►

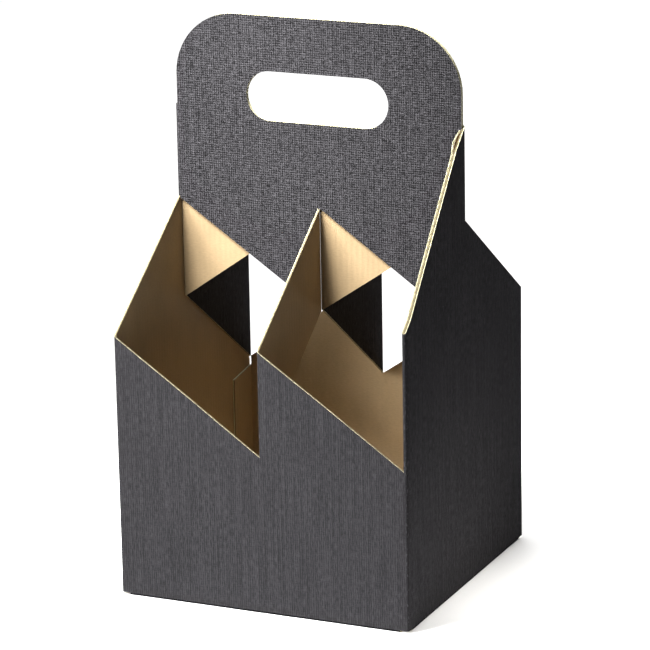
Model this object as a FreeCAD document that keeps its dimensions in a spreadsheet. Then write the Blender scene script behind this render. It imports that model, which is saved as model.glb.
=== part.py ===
"""Four-bottle wine carrier, folded from one sheet of fluted board.

The frame has +Z up, +X to the right and -Y to the front. The origin is the middle
of the underside. The sheet is the same after half a turn about Z, apart from its
glue seam, so the front half is drawn and a polar pattern makes the back half.

Reading order: the lock bottom, the front wall, the right wall, the handle's front
ply, the centre divider, the lining, the half turn, the hand hole, the folds.
"""
import FreeCAD, Part

import math
import os

import Sketcher

SIZES = {
    "width": 172.0,          # across the front, outside
    "depth": 169.0,          # front to back, outside
    "board": 1.2,            # one ply of fine fluted board
    "fold": 1.1,             # outer radius of a fold
    "crease": 0.5,           # inner radius of a fold
    "shoulder": 148.5,       # top of the low corners and of the front's middle point
    "rise": 59.0,            # how far each slanted cut climbs over half a wall
    "nose": 167.0,           # top of the doubled corner
    "nose_rise": 6.0,        # climb of the gentle first stretch behind that corner
    "nose_back": 7.5,        # how far back that stretch reaches
    "tip": 249.5,            # where the steep edge eases off
    "tip_back": 11.5,        # how far in front of the handle that is
    "peak": 260.5,           # where the side walls meet the handle
    "grip_top": 313.0,       # top of the handle
    "grip_corner": 36.0,     # radius of the handle's top corners
    "hole_low": 254.5,       # hand hole
    "hole_high": 282.3,
    "hole_half": 42.3,       # half the length of the hand hole
    "flap_reach": 48.0,      # how far a side flap reaches in under the bottles
    "flap_start": 2.0,       # side flap's clearance from the corners
    "tongue_in": 6.0,        # locking tongue of a main flap, from the middle
    "tongue_out": 34.0,
    "tongue_root": 28.0,
    "tongue_lap": 14.0,
    "slit": 0.8,             # open line between the two main flaps
    "slit_shift": 4.0,       # step of that line at the middle
    "slit_end": 66.0,        # half the length of that line
    "relief": 5.0,           # square cut-back of the flaps at each corner
    "tab_wide": 24.0,        # glue tab inside the back left corner
    "tab_clear": 4.0,        # tab's clearance from the floor and from the lining
}
SHEET = "Sizes"
NEAR = 0.02           # two places this close are the same
SHORT_EDGE = 20.0     # folds are longer than this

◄

Aim:
Reproduce the full listing exactly.

Solved exercise:
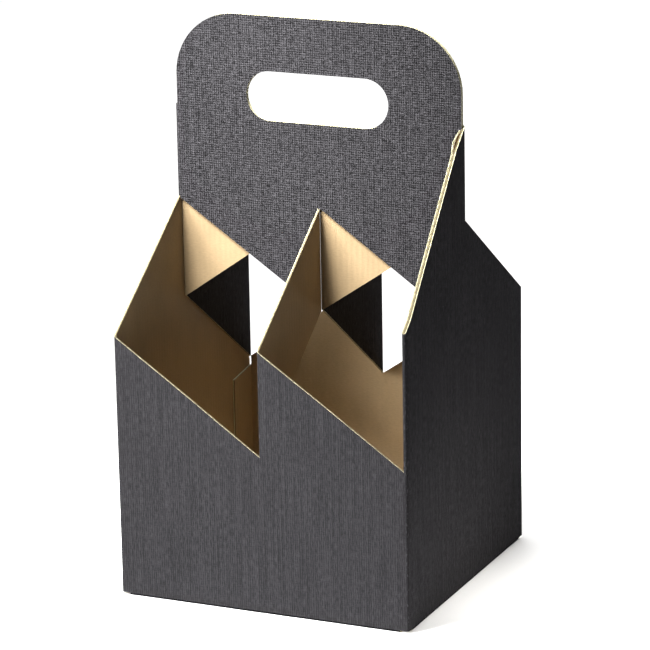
Model this object as a FreeCAD document that keeps its dimensions in a spreadsheet. Then write the Blender scene script behind this render. It imports that model, which is saved as model.glb.
=== part.py ===
"""Four-bottle wine carrier, folded from one sheet of fluted board.

The frame has +Z up, +X to the right and -Y to the front. The origin is the middle
of the underside. The sheet is the same after half a turn about Z, apart from its
glue seam, so the front half is drawn and a polar pattern makes the back half.

Reading order: the lock bottom, the front wall, the right wall, the handle's front
ply, the centre divider, the lining, the half turn, the hand hole, the folds.
"""
import FreeCAD, Part

import math
import os

import Sketcher

SIZES = {
    "width": 172.0,          # across the front, outside
    "depth": 169.0,          # front to back, outside
    "board": 1.2,            # one ply of fine fluted board
    "fold": 1.1,             # outer radius of a fold
    "crease": 0.5,           # inner radius of a fold
    "shoulder": 148.5,       # top of the low corners and of the front's middle point
    "rise": 59.0,            # how far each slanted cut climbs over half a wall
    "nose": 167.0,           # top of the doubled corner
    "nose_rise": 6.0,        # climb of the gentle first stretch behind that corner
    "nose_back": 7.5,        # how far back that stretch reaches
    "tip": 249.5,            # where the steep edge eases off
    "tip_back": 11.5,        # how far in front of the handle that is
    "peak": 260.5,           # where the side walls meet the handle
    "grip_top": 313.0,       # top of the handle
    "grip_corner": 36.0,     # radius of the handle's top corners
    "hole_low": 254.5,       # hand hole
    "hole_high": 282.3,
    "hole_half": 42.3,       # half the length of the hand hole
    "flap_reach": 48.0,      # how far a side flap reaches in under the bottles
    "flap_start": 2.0,       # side flap's clearance from the corners
    "tongue_in": 6.0,        # locking tongue of a main flap, from the middle
    "tongue_out": 34.0,
    "tongue_root": 28.0,
    "tongue_lap": 14.0,
    "slit": 0.8,             # open line between the two main flaps
    "slit_shift": 4.0,       # step of that line at the middle
    "slit_end": 66.0,        # half the length of that line
    "relief": 5.0,           # square cut-back of the flaps at each corner
    "tab_wide": 24.0,        # glue tab inside the back left corner
    "tab_clear": 4.0,        # tab's clearance from the floor and from the lining
}
SHEET = "Sizes"
NEAR = 0.02           # two places this close are the same
SHORT_EDGE = 20.0     # folds are longer than this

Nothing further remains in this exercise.